Duplicate databases, using "restic copy"

akrabu · May 14, 2021, 7:39pm

Okay, I just wanted to make sure I was doing this right.

I have a cloud repo that multiple clients back up to. I periodically sync it to a local hard drive (mostly for quicker recovery times / prune operations) using “rclone sync --delete-after”.

Now, sometimes I want to back up a bunch of data quickly. In the past I’ve thrown a “fake” lock file (from a prune operation) into the “lock” folder, sync’d the latest version down, sync’d one more time to make sure there was no more data (aka active backups), then backed up to the local repo, then synced back to the cloud when I had time. I’m talking ~600GB backups, for instance.

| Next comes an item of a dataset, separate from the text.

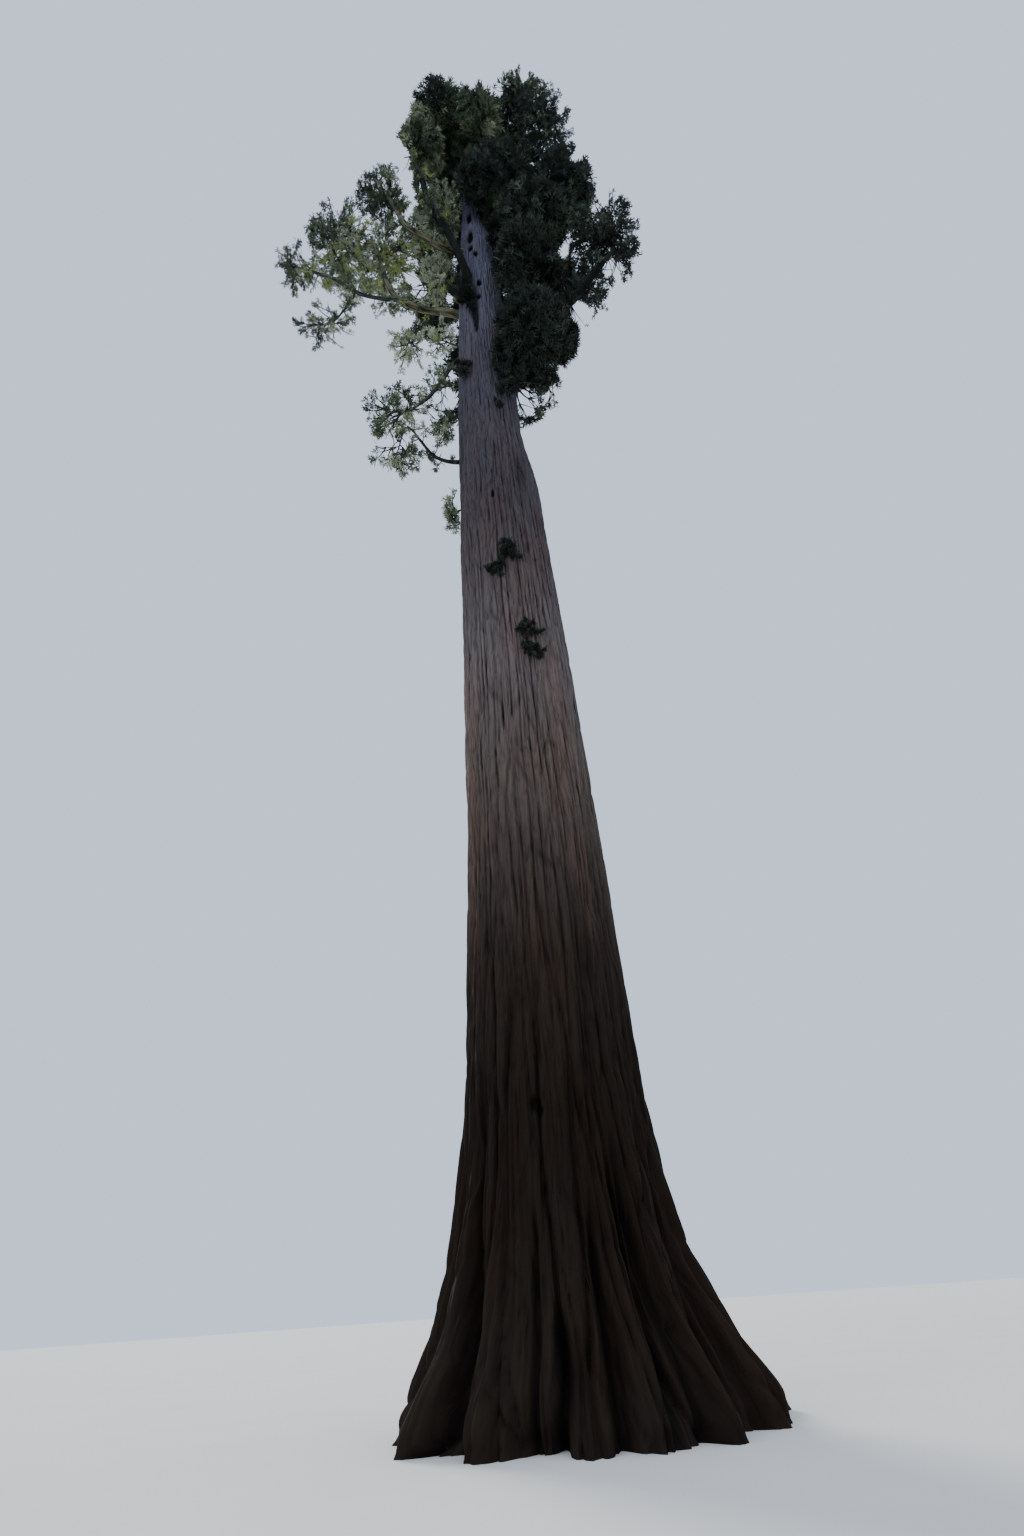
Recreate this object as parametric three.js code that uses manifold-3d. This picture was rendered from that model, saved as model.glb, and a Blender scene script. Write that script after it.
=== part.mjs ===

Would a better idea be to just back up to the local repo (after a quick rclone sync from the cloud), then use “restic copy snapshot-ID” to copy from the local to the cloud, then one more rclone sync from the cloud to the local? Are those syncs even necessary, or can I just quickly backup data to (the unsynced) local repo, “restic copy” the snapshot to the cloud, then (optionally) bring them into sync at my leisure? I’m assuming I might get duplicate data should I not bring them into sync first, but that’s a minor issue.

Just wondering what the best practice would be to back up a LOT of data locally to a cloned repo, then bring them back into sync. Thanks!

MichaelEischer · May 15, 2021, 11:54am

restic copy is intended to copy data between independent repositories. So these will end up with totally different files in the repository (although the snapshot content is the same). That effectively prevents you from using rclone sync for these repositories, by making it totally inefficient.

If you start with a single repository, then make a full copy somewhere else (I mean a file-level copy here, not the copy command). Afterwards you can create a new snapshot in both repository copies and then merge them by copying new files to the other repository. This way of merging repositories works as long as you don’t run prune on either copy. From that point on the repositories will diverge. You can of course merge the repository copies first, then run prune on one copy and sync all changes to the second one.

akrabu · May 21, 2021, 7:40pm

So just to test this, I made a new repository on an SSD to quickly backup a machine. It was about 150GB and deduped to about 60GB. I tried to copy the snapshot from the new repo to my big repo on Box… and it’s been going for over two days now and doesn’t appear to be doing much? I upload to Box around 30-60MiB/s depending on the day, so I’d honestly expect it to be done by now - or at least to see a little more upload bandwidth being used…?

MichaelEischer · May 22, 2021, 8:20pm

The download and upload part of the copy command is unfortunately not yet optimized for performance. Currently it processes one blob after the other.